Mr Sy states that “the Mauritian economy continues to be robust”, which implies that economic growth has remained strong for the past years. Its annual rate has stayed below 4.0% since 2011. In March 2016 though, the IMF concluded the Article IV consultation by saying that “Mauritius has continued to grow at a moderate rate”. Between moderate and robust, there is a significant difference in substance. And if the Mauritian economy were really robust, how would the IMF qualify its own staff estimates, over the period 2011-2017, of the growth rates of Côte d’Ivoire (6.9% to 10.1%), of Ethiopia (7.5% to 11.4%), of Tanzania (5.1% to 7.9%) and of Togo (4.8% to 6.1%)?

The IMF must know that Statistics Mauritius calculates the headline inflation rate by using the annual average method."

The choice of words is not unimportant. Mr Sy is satisfied that “total public debt remained constant at 65% of GDP”. It may be constant from June 2016 to June 2017, but this is not an achievement when compared to 61.6% of GDP in December 2014. Likewise, nothing has been achieved to warrant his “optimism that the country will successfully manage the reform process”. What reforms? The high level committee set up to look into the pension issue is stalled while sugar planters are still waiting for labour market reforms in their sector.

The IMF mission points out that “real GDP growth in 2017 is projected at 3.9%”. To be precise, it refers to gross domestic product at market prices, the terminology used for international comparison of economic growth rates. In Mauritius, however, the related indicator is gross value added (GVA) at basic prices, and the official growth rate for this year is estimated at 3.7%.

Another blurring of distinction is between headline inflation and year-on-year inflation. The IMF mission is alarmed to see that “headline inflation outcomes in the first half of the year surprised on the upside, and more than doubled to 5.3% year-on-year in July”. While that is true, the IMF must know that Statistics Mauritius calculates the headline inflation rate by using the annual average method. The year-on-year inflation rate is instead defined as the percentage change in the consumer price index for a given month with respect to that for the corresponding month of the previous year. The former is used for adjusting wages and pensions to compensate for loss of purchasing power, whereas the latter is monitored by central banks for monetary policy decisions.

Thus, Mr Sy recommends “tightening monetary policy”. The problem is that the Bank of Mauritius staff considers rather headline inflation, which stood at 2.7% in July. It is unlikely that the monetary policy committee will raise the key repo rate at its meeting next week. The inflation surge largely reflects budgetary measures. A more useful guide for the conduct of monetary policy is the year-on-year core 2 inflation which is a proxy measure of demand-pull inflation as it excludes volatile price components such as food, beverages, tobacco, mortgage interest, energy prices and administered prices. It fell from 3.0% in May 2017 to 2.2% in July.

The IMF position on interest rate does not square with its suggestion for “more flexibility of the exchange rate”. This is an understatement that the Central Bank must devalue the local currency, even if Mr Sy has not expressed any concern about a supposed overvaluation of the rupee.
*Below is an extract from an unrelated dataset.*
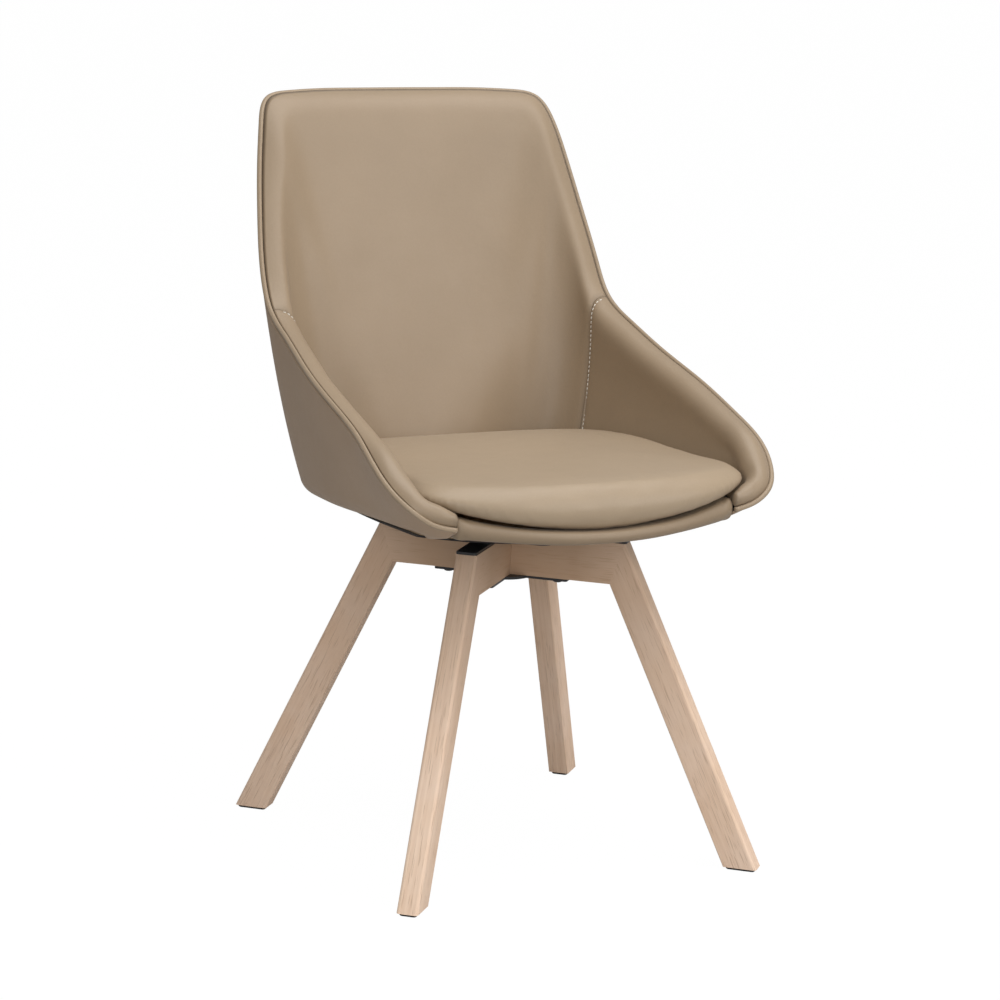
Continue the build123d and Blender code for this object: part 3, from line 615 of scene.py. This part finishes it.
def swollen(piece):
    # Pressed out like an air cushion by the cloth solver. Each point moves no further than mostMove,
    # by the hyperbolic tangent, and keeps only the share "inward" of a move into the form.
    c = cushion
    onlyThis(piece)
    remesh = piece.modifiers.new("remesh", "REMESH")
    remesh.mode, remesh.voxel_size = "VOXEL", c["voxel"]
    bpy.ops.object.modifier_apply(modifier="remesh")
    before = vertexRows(piece, "co")
    cloth = piece.modifiers.new("cloth", "CLOTH")
    cloth.point_cache.frame_end = c["frames"]
    solver = cloth.settings
    solver.use_pressure = True
    solver.uniform_pressure_force = c["pressure"]
    solver.effector_weights.gravity = 0
    solver.mass = c["mass"]
    solver.tension_stiffness = solver.compression_stiffness = c["stretch"]
    solver.bending_stiffness = c["stiffness"]
    for step in range(1, c["frames"] + 1):
        bpy.context.scene.frame_set(step)
    bpy.ops.object.modifier_apply(modifier="cloth")
    move = vertexRows(piece, "co") - before
    normal = vertexRows(piece, "normal")
    sunk = np.minimum((move * normal).sum(1, keepdims=True), 0)
    move -= normal * sunk * (1 - c["inward"])
    far = np.linalg.norm(move, axis=1, keepdims=True)
    move *= np.tanh(far / c["mostMove"]) * c["mostMove"] / np.maximum(far, 1e-9)
    piece.data.vertices.foreach_set("co", (before + move).ravel())
    piece.data.update()
    bpy.context.scene.frame_set(1)
    print("cushion swollen by", round(float(far.max()) * 1000, 1), "mm before the limit")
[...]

But prices would go through the roof without narrowing the current account deficit, and this would further reduce our cost competitiveness. An abrupt monetary tightening together with a sharp rupee depreciation would amount to the policy of a pyromaniac fireman.

Ironically, the IMF’s original mission, established in 1944, was to promote fixed exchange rates, a mission that should have ended in 1971 when exchange rates were floated. Since there is now no need to coordinate cross-border monetary policies, the IMF is suffering a loss of relevance. Governments should not give it an excuse to intrude in their affairs whenever they do fire fighting.